The Ongoing Concept chronology
| Saloon (2013) | Handmade (2015) | Places (2017) |

= Handmade (The Ongoing Concept album) =

Handmade is the second studio album from the Ongoing Concept. Solid State Records released the album on June 16, 2015.

==Critical reception==

Matt Conner, rating the album four stars for CCM Magazine, describes, "an album that stays true to its name with handmade instruments and an even greater imaginative slant." Awarding the album four and a half stars from Jesus Freak Hideout, Wayne Reimer states, "there is certainly no shortage of talent or creativity on Handmade." Ian Webber, indicating in a nine out of ten review by Cross Rhythms, says, "the Ongoing Concept have succeeded in producing a clever, surprising sound that sees them finding their own artistically inventive niche."

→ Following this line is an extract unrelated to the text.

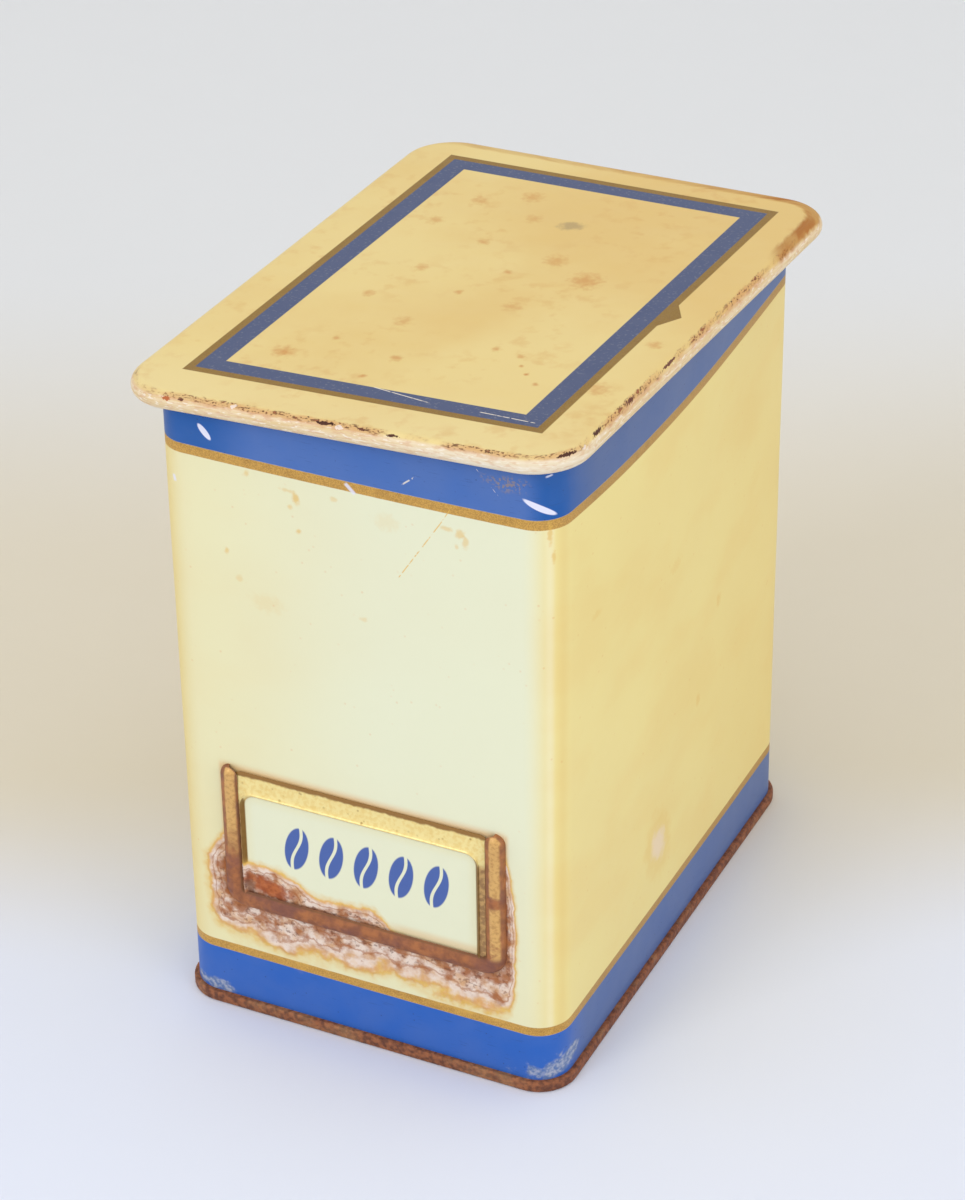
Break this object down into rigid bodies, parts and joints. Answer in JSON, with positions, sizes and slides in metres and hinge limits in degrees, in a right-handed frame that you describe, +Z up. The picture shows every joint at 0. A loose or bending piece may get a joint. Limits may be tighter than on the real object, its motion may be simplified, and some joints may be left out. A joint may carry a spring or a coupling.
{
  "type": "coffee tin",
  "caption": "Rectangular tinplate pantry tin with a flat overhanging lift-off lid, a folded base seam and a label plate that slides into a U-shaped holder on the front.",
  "frame": {"origin": "centre of the rectangle the tin stands on, at the floor", "axes": "+Z up towards the lid, -Y to the front with the label, +X to the right of someone facing the label"},
  "size_m": [0.1136, 0.1572, 0.1734],
  "materials": {
    "cream_print": "satin litho print on tinplate, cream with blue and gold bands",
    "rusted_tinplate": "rusted, matte",
    "gold_lacquer": "gold lacquer on tinplate, worn and rusted at the bottom",
    "plate_print": "satin print, cream with a gold border",
    "lid_print": "satin litho print on tinplate, yellowed cream with a blue and gold frame",
    "bare_tinplate": "bare tinplate, dull"
  },
  "bodies": {
    "tin": {"body_wrap": "cream_print", "base_pan": "rusted_tinplate", "label_holder": "gold_lacquer"},
    "lid": {"lid_panel": "lid_print", "lid_collar": "bare_tinplate"},
    "label": {"label_plate": "plate_print"}
  },
  "joints": [
    {"name": "lid_lift", "type": "slide", "parent": "tin", "child": "lid", "axis": [0, 0, 1], "range_m": [0, 0.06]},
    {"name": "label_slide", "type": "slide", "parent": "tin", "child": "label", "axis": [0, 0, 1], "range_m": [0, 0.05]}
  ]
}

Natasha Van Duser, giving the album five stars at New Noise Magazine, writes, "For being built from scratch, Handmade is a pretty impressive cake to pull out of the oven." Rating the album four stars by Indie Vision Music, Brody Barbour says, "the Ongoing Concept have delivered another unique, high energy album." Mary Nikkel, awarding the album four stars at New Release Today, states, "With Handmade the Ongoing Concept has crafted yet another post-hardcore masterpiece, with their personal fingerprints on every note."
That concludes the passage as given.